— Start Material provided —

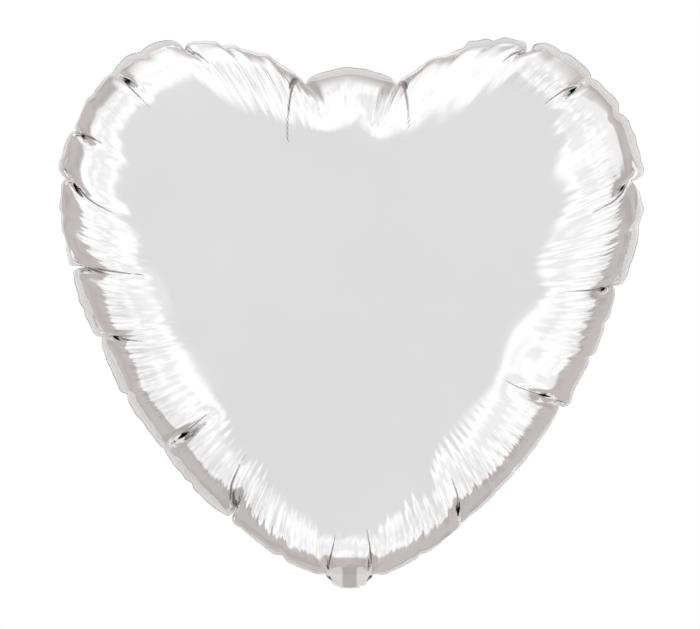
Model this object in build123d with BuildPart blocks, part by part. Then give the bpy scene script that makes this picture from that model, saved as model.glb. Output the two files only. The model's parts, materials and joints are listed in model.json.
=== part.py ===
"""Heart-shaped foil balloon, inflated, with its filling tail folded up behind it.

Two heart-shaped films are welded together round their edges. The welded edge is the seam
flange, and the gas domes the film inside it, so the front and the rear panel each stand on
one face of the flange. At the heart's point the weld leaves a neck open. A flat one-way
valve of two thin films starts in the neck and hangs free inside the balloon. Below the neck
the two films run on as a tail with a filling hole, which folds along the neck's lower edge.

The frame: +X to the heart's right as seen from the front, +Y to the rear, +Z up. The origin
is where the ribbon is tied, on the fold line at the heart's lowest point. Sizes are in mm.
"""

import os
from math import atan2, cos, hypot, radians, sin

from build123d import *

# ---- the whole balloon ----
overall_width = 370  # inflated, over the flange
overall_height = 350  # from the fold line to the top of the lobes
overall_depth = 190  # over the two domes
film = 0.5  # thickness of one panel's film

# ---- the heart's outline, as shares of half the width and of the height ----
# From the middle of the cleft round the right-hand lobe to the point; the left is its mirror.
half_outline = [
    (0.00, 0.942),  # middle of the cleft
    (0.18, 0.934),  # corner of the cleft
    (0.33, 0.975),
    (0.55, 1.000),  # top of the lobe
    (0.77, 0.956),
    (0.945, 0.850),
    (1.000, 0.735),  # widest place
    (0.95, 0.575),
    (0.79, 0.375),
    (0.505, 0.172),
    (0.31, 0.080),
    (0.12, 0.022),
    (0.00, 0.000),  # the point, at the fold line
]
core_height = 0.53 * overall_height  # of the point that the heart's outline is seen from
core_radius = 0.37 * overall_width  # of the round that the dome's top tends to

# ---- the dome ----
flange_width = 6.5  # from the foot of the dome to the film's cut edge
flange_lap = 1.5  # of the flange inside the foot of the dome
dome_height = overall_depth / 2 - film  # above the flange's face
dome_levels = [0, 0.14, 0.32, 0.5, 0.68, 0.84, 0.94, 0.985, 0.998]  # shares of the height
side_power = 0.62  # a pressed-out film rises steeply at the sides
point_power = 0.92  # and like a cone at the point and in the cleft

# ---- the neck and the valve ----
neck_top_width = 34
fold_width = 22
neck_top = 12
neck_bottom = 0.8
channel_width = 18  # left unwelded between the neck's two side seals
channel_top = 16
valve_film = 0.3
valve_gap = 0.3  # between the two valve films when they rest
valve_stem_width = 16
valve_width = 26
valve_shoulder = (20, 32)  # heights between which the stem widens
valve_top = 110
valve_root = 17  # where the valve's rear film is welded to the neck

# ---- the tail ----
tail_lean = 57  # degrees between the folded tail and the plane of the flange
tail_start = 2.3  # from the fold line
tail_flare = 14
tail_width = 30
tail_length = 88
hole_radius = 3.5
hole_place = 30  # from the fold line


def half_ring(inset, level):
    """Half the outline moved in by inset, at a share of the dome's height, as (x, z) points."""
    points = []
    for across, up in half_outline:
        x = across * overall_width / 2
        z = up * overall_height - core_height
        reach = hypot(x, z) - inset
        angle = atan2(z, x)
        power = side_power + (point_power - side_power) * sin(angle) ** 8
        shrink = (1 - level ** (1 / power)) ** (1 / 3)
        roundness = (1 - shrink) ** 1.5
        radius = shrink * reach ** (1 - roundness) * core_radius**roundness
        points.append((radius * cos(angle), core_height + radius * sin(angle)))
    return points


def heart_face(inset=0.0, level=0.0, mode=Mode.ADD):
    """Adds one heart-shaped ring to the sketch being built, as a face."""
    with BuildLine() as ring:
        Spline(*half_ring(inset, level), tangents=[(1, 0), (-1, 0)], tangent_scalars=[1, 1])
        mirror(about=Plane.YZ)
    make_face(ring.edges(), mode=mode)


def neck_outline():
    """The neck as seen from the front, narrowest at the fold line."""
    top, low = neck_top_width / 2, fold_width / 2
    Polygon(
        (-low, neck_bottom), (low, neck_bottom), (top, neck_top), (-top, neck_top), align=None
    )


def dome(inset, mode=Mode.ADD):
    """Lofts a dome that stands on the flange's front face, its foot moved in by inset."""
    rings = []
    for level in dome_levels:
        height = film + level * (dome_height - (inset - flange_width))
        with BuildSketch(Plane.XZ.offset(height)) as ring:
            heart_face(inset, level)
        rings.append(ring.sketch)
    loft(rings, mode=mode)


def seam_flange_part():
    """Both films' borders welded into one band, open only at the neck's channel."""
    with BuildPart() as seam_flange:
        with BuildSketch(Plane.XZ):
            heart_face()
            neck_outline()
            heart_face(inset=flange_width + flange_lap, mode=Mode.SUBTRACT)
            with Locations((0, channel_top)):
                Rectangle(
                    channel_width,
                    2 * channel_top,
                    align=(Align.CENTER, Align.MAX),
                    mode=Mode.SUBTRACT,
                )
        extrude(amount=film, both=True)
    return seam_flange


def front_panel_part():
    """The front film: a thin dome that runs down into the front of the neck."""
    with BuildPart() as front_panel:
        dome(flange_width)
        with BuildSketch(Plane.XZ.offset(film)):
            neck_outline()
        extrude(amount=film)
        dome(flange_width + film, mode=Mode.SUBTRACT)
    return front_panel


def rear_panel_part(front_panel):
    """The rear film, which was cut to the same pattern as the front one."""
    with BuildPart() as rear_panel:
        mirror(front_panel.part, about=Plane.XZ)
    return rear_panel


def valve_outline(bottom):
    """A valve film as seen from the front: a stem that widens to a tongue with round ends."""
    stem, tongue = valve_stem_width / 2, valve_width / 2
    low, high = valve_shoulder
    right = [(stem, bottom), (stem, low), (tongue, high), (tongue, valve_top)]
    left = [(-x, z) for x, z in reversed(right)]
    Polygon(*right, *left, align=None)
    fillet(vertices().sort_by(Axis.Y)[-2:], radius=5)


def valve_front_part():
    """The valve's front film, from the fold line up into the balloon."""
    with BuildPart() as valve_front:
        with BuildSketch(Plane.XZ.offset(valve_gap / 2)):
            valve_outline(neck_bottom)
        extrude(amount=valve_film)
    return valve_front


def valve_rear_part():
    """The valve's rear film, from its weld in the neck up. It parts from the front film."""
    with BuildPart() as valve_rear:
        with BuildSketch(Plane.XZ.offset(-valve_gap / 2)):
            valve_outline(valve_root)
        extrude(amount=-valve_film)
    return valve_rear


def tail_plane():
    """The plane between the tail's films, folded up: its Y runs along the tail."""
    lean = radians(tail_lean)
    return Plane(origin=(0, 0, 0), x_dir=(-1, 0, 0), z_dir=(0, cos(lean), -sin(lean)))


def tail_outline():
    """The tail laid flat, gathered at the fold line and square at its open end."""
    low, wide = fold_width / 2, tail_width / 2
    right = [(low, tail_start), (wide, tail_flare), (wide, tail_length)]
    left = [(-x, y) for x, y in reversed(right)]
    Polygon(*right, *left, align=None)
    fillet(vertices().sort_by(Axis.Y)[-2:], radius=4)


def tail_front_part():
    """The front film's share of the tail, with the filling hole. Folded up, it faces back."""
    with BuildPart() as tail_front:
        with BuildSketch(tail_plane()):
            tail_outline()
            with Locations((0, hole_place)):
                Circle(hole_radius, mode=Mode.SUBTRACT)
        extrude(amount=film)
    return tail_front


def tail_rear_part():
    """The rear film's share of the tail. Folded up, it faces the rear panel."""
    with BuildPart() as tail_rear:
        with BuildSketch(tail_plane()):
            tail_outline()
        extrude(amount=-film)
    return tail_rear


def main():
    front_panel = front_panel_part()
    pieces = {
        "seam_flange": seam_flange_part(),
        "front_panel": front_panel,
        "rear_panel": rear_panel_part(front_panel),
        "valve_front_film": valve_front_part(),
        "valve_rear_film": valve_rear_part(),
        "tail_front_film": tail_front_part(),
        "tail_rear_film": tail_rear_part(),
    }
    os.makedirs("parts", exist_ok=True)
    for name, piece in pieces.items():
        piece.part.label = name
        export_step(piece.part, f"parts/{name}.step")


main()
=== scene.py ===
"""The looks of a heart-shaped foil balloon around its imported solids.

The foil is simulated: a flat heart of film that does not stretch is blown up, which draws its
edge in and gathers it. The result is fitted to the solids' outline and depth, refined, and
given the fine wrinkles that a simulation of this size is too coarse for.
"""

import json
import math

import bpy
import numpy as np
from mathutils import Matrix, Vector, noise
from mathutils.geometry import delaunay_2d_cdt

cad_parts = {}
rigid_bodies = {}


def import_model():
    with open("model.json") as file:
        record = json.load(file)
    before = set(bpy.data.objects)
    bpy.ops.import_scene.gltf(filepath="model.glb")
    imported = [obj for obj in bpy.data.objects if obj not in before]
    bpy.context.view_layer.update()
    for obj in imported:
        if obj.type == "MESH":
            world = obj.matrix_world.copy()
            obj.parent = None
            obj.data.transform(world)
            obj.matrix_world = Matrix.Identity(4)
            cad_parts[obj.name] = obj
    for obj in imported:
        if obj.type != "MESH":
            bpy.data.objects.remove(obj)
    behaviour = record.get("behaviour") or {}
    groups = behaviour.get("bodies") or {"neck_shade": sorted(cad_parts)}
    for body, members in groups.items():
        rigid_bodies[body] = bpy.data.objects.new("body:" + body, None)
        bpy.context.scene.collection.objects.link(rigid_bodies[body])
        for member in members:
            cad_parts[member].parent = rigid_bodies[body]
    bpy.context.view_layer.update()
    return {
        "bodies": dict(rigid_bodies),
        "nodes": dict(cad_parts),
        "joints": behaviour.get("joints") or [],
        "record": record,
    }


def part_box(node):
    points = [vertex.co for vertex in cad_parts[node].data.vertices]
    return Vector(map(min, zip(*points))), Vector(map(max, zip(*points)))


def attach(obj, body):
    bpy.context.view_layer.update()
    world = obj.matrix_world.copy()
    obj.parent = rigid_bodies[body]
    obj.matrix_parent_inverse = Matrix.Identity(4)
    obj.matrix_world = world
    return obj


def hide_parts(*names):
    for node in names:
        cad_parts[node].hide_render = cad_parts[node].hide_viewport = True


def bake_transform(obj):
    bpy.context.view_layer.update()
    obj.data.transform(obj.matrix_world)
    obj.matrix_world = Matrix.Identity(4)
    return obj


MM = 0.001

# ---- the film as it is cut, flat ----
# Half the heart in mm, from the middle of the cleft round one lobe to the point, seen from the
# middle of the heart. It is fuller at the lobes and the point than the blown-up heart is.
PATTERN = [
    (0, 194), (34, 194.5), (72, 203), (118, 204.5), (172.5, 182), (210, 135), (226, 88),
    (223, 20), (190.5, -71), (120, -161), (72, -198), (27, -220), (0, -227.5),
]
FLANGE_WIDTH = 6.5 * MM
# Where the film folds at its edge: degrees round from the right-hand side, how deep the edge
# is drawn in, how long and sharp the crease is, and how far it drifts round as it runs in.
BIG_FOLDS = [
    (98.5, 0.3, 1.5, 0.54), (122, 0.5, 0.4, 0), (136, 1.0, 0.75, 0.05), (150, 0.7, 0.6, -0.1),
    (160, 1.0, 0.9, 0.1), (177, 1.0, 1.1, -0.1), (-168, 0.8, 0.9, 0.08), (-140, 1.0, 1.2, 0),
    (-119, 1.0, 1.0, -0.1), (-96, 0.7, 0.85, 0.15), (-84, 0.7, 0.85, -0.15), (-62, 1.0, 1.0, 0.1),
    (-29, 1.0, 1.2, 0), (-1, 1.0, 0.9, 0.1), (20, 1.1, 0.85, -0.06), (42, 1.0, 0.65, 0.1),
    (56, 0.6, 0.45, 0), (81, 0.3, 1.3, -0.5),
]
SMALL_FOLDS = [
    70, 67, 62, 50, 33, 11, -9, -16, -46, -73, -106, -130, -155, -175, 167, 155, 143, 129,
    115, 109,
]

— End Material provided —

### [Requirements]
Begin with the line containing "for name, piece" and end with the line containing "import numpy as np"; repeat every line from start to finish exactly, and nothing outside them.

### [Task output]
    for name, piece in pieces.items():
        piece.part.label = name
        export_step(piece.part, f"parts/{name}.step")


main()
=== scene.py ===
"""The looks of a heart-shaped foil balloon around its imported solids.

The foil is simulated: a flat heart of film that does not stretch is blown up, which draws its
edge in and gathers it. The result is fitted to the solids' outline and depth, refined, and
given the fine wrinkles that a simulation of this size is too coarse for.
"""

import json
import math

import bpy
import numpy as np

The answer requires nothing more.